After the killings in Karachi, Bhutto ruled out the possibility of a deal with Musharraf. Many of the dead were from Bhutto's party. Musharraf's opponents blamed him for the bloodshed.
But speculation has begun to revive. The New York Times reports that Bhutto is "quietly talking through intermediaries about a power-sharing deal with the president, Gen. Pervez Musharraf."
When asked about the possible deal by NPR's Robert Siegel, Bhutto said, "Right now I don't want to talk about the talks because it makes people very angry. Certainly after the events of May 12 — when 48 people were killed in the city of Karachi at the hands, many suspect, of a coalition partner of the regime — and until today, not a single person has been arrested for those 48 murders. Our supporters say we shouldn't be talking to a regime that has killed 48 people and not arrested anyone. That is what they say. And they say we shouldn't be talking to a regime that is refusing to reinstate the Chief Justice of Pakistan because it wants to weaken the judiciary with the view to rig the fourth coming elections."
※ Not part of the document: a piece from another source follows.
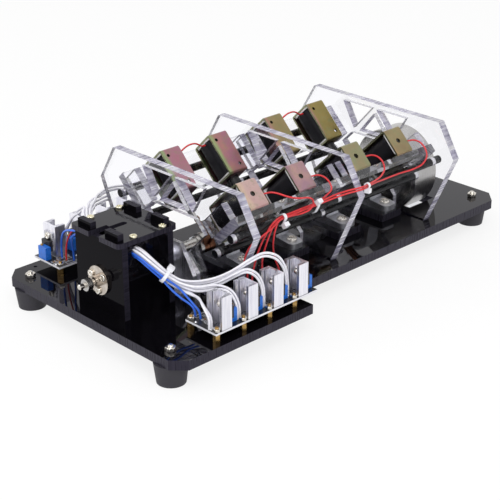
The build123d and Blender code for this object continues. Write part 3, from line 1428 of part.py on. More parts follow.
def make_straps():
    """Straps round the white leads, the red pair at the middle plate and the near tie rod."""
    lean = radians(bank_angle)
    rod_y = -(upper_rod_reach + tie_rod_side) * sin(lean)
    rod_z = (upper_rod_reach - tie_rod_side) * cos(lean)
    bundle_y, bundle_z = coil_bundle_place[0], coil_bundle_place[1] - crank_z
    rod_round = ((rod_y, rod_z), tie_rod_diameter / 2 + running_gap)
    bundle_round = ((bundle_y, bundle_z), coil_bundle_radius)
    side_head = ((rod_y + bundle_y) / 2 - 4.1, (rod_z + bundle_z) / 2 - 3.7)
    top_head = (bundle_y - 2.7, bundle_z + 2.9)
    leads_plane = Plane((-157.2, -44.6, 58.0), x_dir=(1.21, 1.018, 0), z_dir=(1.018, -1.21, -1.206))
    pair_plane = Plane((11.2, -81.3, 88.95), x_dir=(4.4, -12.7, 0), z_dir=(-12.7, -4.4, 2.1))
    straps = [
        strap(cross_plane(rod_strap_xs[0]), [rod_round, bundle_round], side_head, 133),
        strap(cross_plane(rod_strap_xs[1]), [rod_round, bundle_round], top_head, 133),
        strap(leads_plane, [((0, 0), lead_bundle_radius)], (1.5, 6.6), 0),
        strap(pair_plane, [((0, 0), pair_bundle_radius)], (0.8, -3.6), 0),
    ]
    save(Compound(straps), "zip_ties")


# --- everything -----------------------------------------------------------------------------
os.makedirs("parts", exist_ok=True)
make_base_plate()
make_feet()
make_foot_screws()
make_plate("front_plate", front_plate_x, rails_pass=False)
make_plate("middle_plate", middle_plate_x, rails_pass=True)
make_plate("rear_plate", rear_plate_x, rails_pass=False)
make_rails()
make_posts()
make_tie_rods()
make_solenoid_frames("near_solenoid_frames", NEAR)
make_solenoid_frames("far_solenoid_frames", FAR)
make_coils()
make_bobbins()
make_guides()
make_crankshaft()
make_cylinders()
make_pillow_blocks()
make_pillow_bolts()
make_platforms()
make_bracket()
make_front_shaft()
make_coupling()
make_collars()
make_flywheel()
make_box_walls()
make_lid()
make_front_flange()
make_box_screws()
make_magnet_wheel()
make_sensor_ring()
make_boards()
make_heat_sinks()
make_transistors()
make_trimmers()
make_standoffs()
make_board_nuts()
make_leads("white_leads", white_routes, white_lead_diameter)
make_leads("blue_leads", blue_routes, blue_lead_diameter)
make_leads("red_leads", red_routes, red_lead_diameter)
make_straps()
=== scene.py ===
"""Eight-coil V engine on a black base: the looks of every piece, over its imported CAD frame.

The frame is the CAD's: X runs along the crankshaft towards the flywheel, Y runs across with the
near bank at -Y, and Z = 0 is the surface that the feet stand on. Blender works in metres. Lengths
here are written in mm, and become metres where a mesh, a material or a curve is made.
"""

import math

import bpy
import numpy as np
from mathutils import Matrix, Vector


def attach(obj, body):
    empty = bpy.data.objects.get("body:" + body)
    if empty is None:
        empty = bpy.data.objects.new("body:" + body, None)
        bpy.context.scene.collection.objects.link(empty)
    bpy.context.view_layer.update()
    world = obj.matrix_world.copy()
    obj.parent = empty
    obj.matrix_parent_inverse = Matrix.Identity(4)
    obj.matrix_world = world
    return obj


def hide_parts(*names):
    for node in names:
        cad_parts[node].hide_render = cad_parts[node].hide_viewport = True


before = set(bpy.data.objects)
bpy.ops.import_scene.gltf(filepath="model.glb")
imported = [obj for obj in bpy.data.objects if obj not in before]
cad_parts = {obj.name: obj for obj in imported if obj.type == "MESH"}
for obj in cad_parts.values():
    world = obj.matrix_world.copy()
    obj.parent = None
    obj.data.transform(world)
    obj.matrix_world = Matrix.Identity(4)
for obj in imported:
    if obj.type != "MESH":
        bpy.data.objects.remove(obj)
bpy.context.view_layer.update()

# --- sizes shared by several pieces, in mm --------------------------------------------------
MM = 0.001           # in metres
CRANK_HEIGHT = 47.5  # of the shaft's axis over the ground
BASE_TOP = 23.5      # of the base plate over the ground


# --- colours and nodes ----------------------------------------------------------------------
def linear(code):
    """An sRGB hex colour as the linear values that the shaders take: a straight part near black,
    and the standard's power curve above it."""
    parts = [int(code[i:i + 2], 16) / 255 for i in (1, 3, 5)]
    light = [c / 12.92 if c <= 0.04045 else ((c + 0.055) / 1.055) ** 2.4 for c in parts]
    return (*light, 1.0)


def add(tree, kind, inputs=(), stops=(), **settings):
    """Adds a shader node with its settings and links. Its inputs come by name or number, or as a
    list in the node's own order. Each is a value, a hex colour, a socket, or a node whose first
    output is meant. The stops are a colour ramp's (place, colour) pairs."""
    made = tree.nodes.new("ShaderNode" + kind)
    for key, value in settings.items():
        setattr(made, key, value)
    pairs = inputs.items() if isinstance(inputs, dict) else enumerate(inputs)
    for key, value in pairs:
        if isinstance(value, bpy.types.Node):
            value = value.outputs[0]
        if isinstance(value, bpy.types.NodeSocket):
            tree.links.new(value, made.inputs[key])
        else:
            made.inputs[key].default_value = linear(value) if isinstance(value, str) else value
    if stops:
        elements = made.color_ramp.elements
        while len(elements) < len(stops):
            elements.new(0.5)
        for element, (where, colour) in zip(elements, stops):
            element.position = where
            element.color = linear(colour) if isinstance(colour, str) else colour
    return made


def blank(name):
    """A new material with nothing in it, and its node tree."""
    made = bpy.data.materials.new(name)
    made.use_nodes = True
    made.node_tree.nodes.clear()
    return made, made.node_tree


def coat(tree, inputs):
    """Closes a material: its one Principled shader, on its output."""
    add(tree, "OutputMaterial", [add(tree, "BsdfPrincipled", inputs)])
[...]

If the two parties were able to work out a deal eventually, there are several conditions Bhutto might stress. Bhutto would want a guarantee of free and fair elections. She would want corruption charges against her dropped, allowing her to return freely to Pakistan. She would want Musharraf to quit as army chief of staff. She and her party might then agree not to stand in the way of his re-election as president.
Yet nothing is certain in Pakistan. The country has spent more years ruled by the military than by civilian governments. It has yet to see power transferred from one government to another according to the rules of the constitution.
And Musharraf, though weaker now, sees himself as a commando — a man who prides himself on fighting his corner until the bitter end.